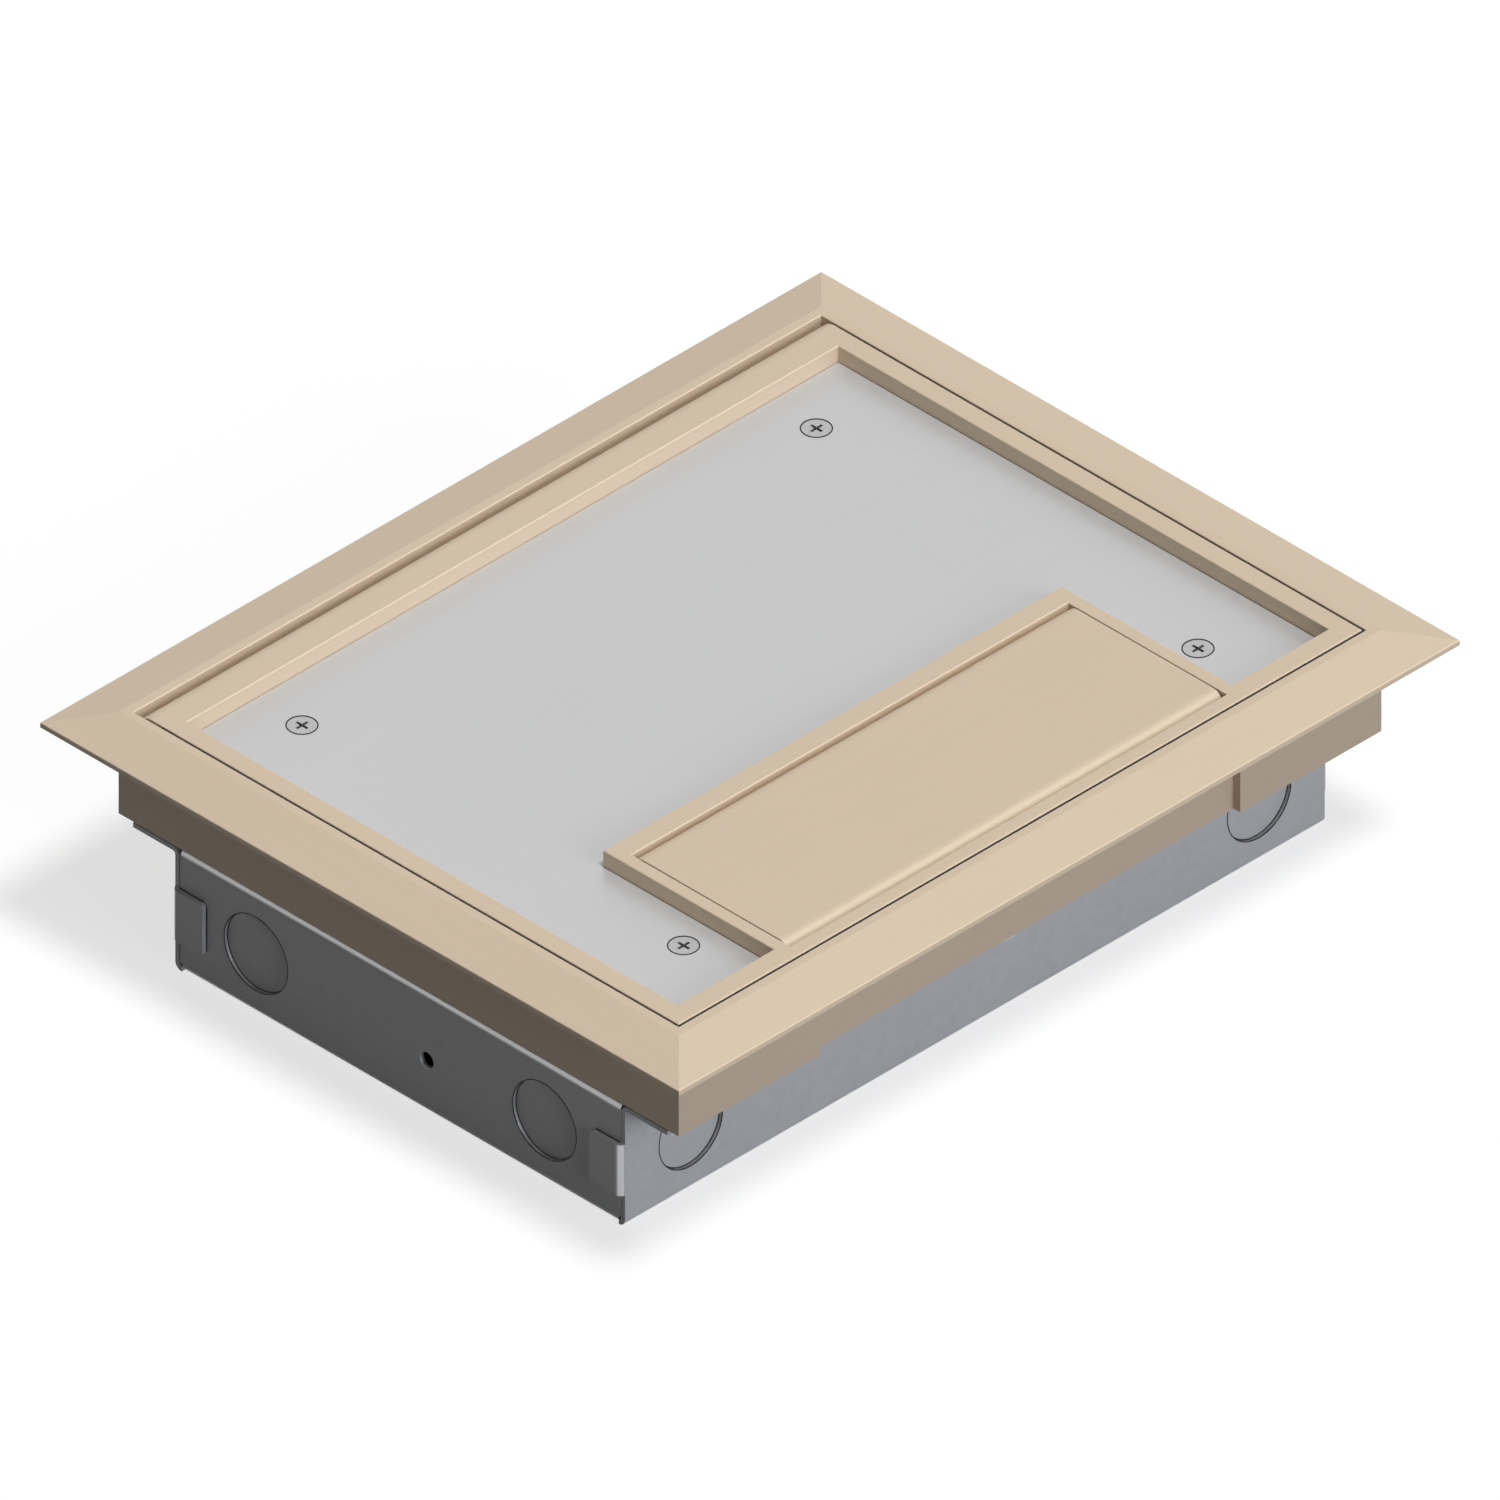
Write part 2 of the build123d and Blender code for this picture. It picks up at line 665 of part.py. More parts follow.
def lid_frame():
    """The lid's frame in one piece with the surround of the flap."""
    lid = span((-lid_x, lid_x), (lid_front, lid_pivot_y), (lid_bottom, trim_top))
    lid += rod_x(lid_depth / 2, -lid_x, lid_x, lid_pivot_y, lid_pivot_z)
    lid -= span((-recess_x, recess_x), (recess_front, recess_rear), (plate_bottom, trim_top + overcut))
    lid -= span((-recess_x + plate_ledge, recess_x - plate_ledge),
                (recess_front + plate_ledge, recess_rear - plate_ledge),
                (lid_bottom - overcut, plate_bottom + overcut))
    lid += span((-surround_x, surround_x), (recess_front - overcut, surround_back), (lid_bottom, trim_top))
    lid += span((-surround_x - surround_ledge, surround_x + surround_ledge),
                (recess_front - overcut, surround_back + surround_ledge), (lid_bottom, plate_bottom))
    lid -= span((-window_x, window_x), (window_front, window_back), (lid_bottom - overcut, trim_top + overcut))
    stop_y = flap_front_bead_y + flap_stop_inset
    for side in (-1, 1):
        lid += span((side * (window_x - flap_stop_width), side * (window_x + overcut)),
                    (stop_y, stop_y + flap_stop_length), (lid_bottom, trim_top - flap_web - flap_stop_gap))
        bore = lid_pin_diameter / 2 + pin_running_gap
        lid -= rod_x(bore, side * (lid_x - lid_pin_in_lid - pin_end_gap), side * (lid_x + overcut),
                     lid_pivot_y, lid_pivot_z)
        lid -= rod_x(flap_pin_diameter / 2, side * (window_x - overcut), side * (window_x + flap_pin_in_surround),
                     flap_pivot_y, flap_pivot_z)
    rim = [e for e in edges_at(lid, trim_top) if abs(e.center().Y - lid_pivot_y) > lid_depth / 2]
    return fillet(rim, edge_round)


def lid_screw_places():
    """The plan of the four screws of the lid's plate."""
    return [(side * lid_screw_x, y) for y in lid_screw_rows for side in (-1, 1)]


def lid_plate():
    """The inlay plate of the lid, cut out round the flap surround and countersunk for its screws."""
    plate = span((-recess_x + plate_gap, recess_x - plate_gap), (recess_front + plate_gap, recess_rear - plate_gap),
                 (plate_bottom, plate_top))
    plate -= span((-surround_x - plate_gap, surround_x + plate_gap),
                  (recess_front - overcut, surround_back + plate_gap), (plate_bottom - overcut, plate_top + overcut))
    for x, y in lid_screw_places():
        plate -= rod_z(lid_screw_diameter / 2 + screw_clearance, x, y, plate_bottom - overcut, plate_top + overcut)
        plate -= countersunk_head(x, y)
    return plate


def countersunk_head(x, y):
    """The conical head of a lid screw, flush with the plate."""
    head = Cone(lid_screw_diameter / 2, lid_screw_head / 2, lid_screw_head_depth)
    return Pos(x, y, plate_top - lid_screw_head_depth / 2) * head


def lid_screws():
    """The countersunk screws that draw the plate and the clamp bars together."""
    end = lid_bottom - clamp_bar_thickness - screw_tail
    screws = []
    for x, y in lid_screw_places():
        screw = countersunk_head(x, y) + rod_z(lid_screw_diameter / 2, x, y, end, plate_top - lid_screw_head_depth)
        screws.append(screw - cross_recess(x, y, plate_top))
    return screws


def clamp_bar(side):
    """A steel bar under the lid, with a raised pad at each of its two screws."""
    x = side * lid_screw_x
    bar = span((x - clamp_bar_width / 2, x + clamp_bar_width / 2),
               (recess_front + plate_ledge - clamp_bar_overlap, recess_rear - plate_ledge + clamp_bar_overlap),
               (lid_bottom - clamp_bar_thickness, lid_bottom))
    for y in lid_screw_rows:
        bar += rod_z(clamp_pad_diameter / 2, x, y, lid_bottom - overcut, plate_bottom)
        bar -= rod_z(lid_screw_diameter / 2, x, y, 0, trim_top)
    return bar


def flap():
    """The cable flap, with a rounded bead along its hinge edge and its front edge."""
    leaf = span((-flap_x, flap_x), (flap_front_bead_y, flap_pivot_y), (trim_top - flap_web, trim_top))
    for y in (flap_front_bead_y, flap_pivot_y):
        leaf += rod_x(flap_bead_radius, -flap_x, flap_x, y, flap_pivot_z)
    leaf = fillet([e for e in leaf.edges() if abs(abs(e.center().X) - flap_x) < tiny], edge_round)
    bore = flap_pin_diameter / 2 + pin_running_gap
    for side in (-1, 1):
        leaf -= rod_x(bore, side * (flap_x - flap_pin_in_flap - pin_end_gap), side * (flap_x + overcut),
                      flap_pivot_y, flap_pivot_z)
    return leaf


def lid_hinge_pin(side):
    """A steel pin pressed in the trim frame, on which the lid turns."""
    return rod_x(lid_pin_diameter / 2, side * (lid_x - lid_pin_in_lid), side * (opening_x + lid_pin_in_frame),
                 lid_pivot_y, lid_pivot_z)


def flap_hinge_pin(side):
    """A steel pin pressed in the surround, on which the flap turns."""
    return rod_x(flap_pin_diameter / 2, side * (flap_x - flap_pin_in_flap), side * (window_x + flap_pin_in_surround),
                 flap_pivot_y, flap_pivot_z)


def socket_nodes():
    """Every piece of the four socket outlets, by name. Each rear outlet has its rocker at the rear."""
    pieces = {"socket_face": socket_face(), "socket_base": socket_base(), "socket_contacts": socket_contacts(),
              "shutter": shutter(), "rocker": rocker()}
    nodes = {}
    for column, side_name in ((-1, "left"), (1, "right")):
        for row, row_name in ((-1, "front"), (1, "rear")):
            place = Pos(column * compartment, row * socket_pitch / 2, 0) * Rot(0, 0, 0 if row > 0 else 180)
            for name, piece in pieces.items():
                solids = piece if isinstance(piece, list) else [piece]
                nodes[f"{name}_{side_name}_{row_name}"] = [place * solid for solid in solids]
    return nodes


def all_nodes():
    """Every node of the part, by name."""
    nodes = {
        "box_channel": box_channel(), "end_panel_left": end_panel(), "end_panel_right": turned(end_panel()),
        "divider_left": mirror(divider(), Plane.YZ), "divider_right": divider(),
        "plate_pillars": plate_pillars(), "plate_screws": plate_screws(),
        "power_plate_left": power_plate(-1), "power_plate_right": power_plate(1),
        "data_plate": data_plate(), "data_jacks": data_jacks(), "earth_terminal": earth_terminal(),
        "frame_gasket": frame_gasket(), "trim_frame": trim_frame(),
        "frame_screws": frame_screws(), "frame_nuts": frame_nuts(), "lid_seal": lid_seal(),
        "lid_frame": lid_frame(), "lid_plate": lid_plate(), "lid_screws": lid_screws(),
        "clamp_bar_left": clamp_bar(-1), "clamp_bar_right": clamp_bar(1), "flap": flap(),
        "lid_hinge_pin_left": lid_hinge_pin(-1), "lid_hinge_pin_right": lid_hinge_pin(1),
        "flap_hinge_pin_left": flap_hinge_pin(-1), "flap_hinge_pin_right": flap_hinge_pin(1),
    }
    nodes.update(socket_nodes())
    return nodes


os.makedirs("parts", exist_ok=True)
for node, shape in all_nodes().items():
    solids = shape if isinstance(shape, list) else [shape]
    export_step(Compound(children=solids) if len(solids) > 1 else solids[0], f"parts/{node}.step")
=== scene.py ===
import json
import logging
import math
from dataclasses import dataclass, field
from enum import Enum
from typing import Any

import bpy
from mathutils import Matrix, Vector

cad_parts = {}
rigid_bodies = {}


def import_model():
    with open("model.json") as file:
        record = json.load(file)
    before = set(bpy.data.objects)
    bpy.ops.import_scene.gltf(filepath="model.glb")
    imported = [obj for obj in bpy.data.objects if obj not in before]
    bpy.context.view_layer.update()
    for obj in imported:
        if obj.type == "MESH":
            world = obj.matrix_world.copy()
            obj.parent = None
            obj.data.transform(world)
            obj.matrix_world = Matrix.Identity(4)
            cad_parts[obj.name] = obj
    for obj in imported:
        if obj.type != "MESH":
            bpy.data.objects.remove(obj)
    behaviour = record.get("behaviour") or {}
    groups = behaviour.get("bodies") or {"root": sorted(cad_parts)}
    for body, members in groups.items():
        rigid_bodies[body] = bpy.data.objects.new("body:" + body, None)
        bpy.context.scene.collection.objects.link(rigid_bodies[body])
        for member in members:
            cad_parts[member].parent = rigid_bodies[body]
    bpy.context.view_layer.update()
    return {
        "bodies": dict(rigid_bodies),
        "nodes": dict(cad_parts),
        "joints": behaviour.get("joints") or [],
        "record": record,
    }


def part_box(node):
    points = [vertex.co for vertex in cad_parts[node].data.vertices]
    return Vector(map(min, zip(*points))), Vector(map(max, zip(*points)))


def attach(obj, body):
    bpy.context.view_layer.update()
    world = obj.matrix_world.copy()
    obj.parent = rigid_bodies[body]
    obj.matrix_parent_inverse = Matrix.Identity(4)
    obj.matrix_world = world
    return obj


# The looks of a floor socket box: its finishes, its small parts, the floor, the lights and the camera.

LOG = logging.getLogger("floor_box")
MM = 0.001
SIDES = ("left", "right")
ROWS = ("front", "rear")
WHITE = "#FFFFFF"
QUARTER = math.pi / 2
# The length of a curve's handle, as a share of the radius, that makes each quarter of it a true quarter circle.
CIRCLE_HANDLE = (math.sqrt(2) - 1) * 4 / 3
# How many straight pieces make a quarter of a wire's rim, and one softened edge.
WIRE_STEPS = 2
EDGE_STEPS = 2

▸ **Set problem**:
Give again the run of lines that opens at the line with "for node, shape" and closes at the line with "imported = [obj", exactly, and only that run.

▸ **Result of this task**:
for node, shape in all_nodes().items():
    solids = shape if isinstance(shape, list) else [shape]
    export_step(Compound(children=solids) if len(solids) > 1 else solids[0], f"parts/{node}.step")
=== scene.py ===
import json
import logging
import math
from dataclasses import dataclass, field
from enum import Enum
from typing import Any

import bpy
from mathutils import Matrix, Vector

cad_parts = {}
rigid_bodies = {}


def import_model():
    with open("model.json") as file:
        record = json.load(file)
    before = set(bpy.data.objects)
    bpy.ops.import_scene.gltf(filepath="model.glb")
    imported = [obj for obj in bpy.data.objects if obj not in before]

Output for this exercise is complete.